Feeling “very empowered by that experience,” when Bell became pregnant again while living in L.A., she decided to have another at-home birth. “We had him at home,” she explained. “I was huge; he was 11 pounds. The same thing happened, I was at home, and he had the cord wrapped around, and he was on my chest. He was not coming to [life].” Bell continued, “Now you’re in really f***ing life and death. Your child is there, and the entire room is trying to resuscitate him, and they can’t. The paramedics are on their way; he’s still there. This person you don’t know.”

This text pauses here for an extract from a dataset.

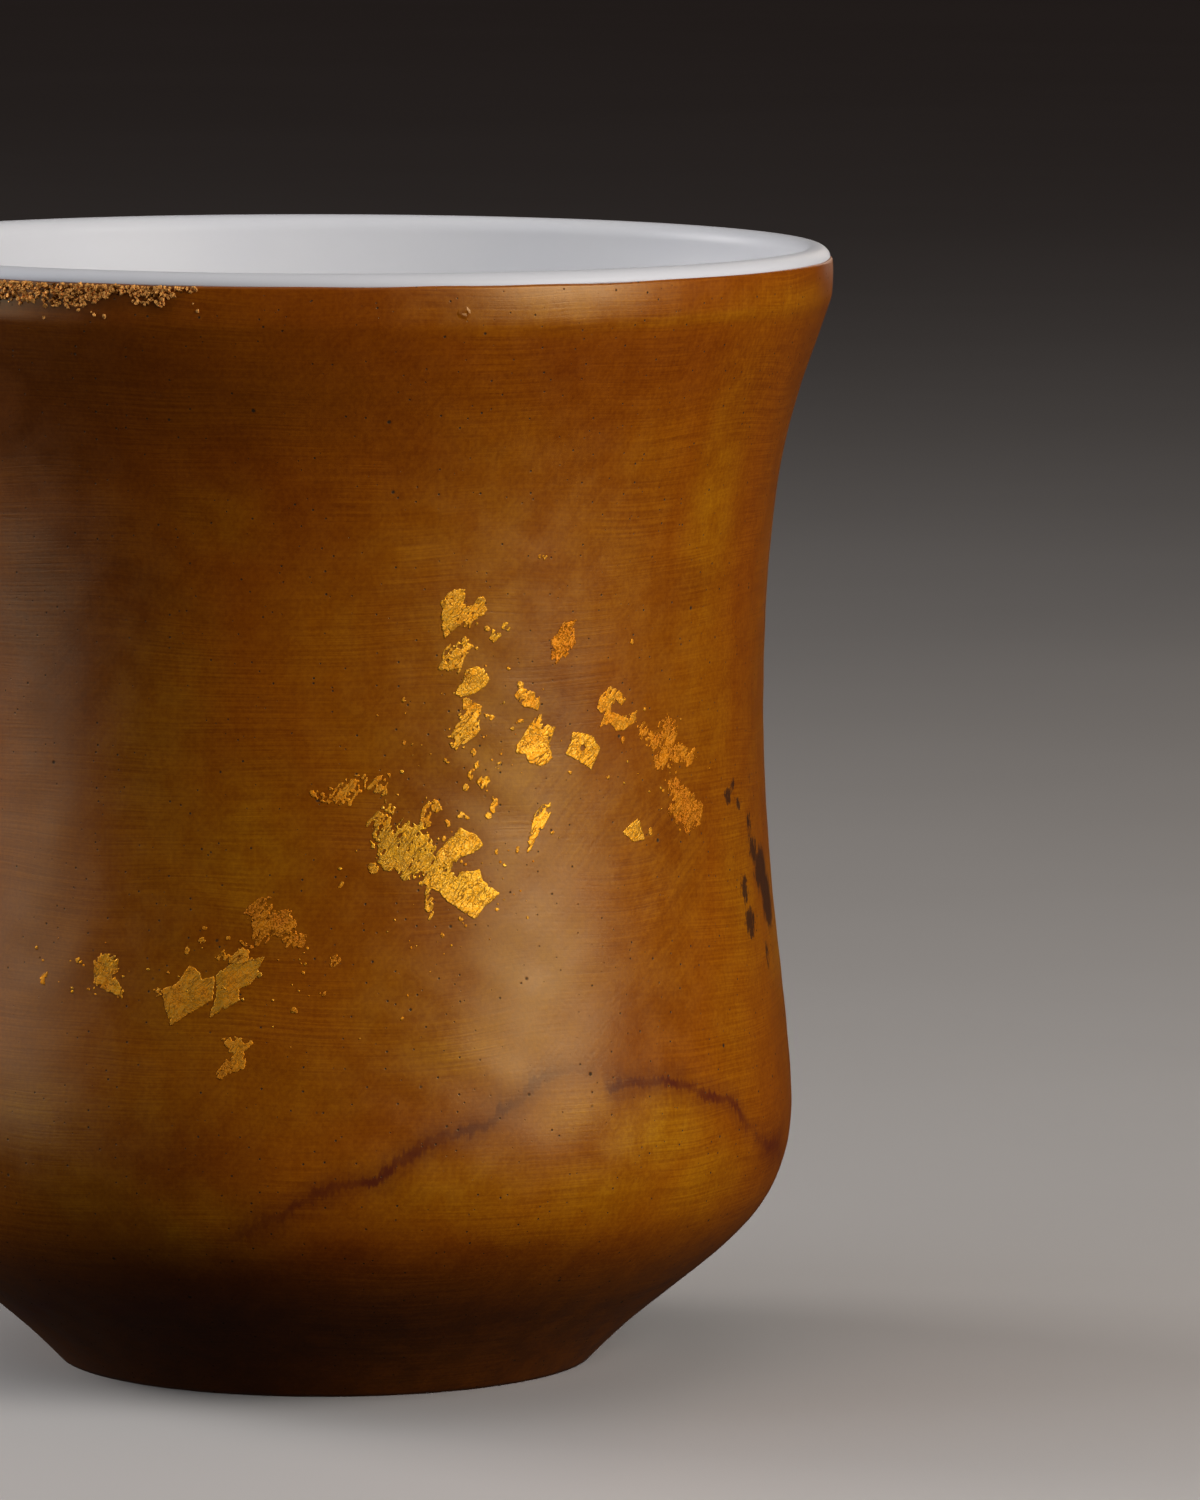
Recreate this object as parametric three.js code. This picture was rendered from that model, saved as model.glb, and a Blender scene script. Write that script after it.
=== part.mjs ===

Bell went on to explain that Campbell rushed their newborn son to the hospital, while she stayed back and was informed by their midwife that she had to be induced to birth her placenta. “I was looking at my phone as they were sewing me up and I get a little video from Scott [of] little Ozzy just barely taking breaths with the oxygen mask, and I just passed out. Because I was like, ‘He’s alive,’ and then I just passed out.” While a number of different outcomes were presented to Bell and Campbell regarding the health of their son as he stayed in the NICU for 11 days, he thankfully left the hospital with a “clean bill of health,” she said.

Following the delivery, Bell revealed that she was guilt-ridden about having insisted on a home birth. “I’ve dealt with that since,” she explained. “You could blame the midwife, you could blame yourself, but ultimately the result is the only thing that matters.” To get over the psychological struggle, she went to therapy and took antidepressants for a year and a half. “I barely take Advil, but I was like, ‘This is absolutely imperative in order for me to function,’” she said.

Joining the slew of celebrity women who have opened up about their harrowing childbirth-related health complications, such as Beyoncé, Serena Williams, and Jessica Biel, Bell is helping shed light on the inherently unpredictable nature of childbirth—and the physical and emotional obstacles that can follow it. And with out-of-hospital births on the rise in the U.S., her transparency about what she went through is even more valuable to women navigating their birthing plan and motherhood.

“...What I find about labor and birth is it’s the most extraordinary ordinary thing, because every motherfucker goes through it,” Bell said. “There’s no getting out of it—that it hurts, or that it’s extraordinary.”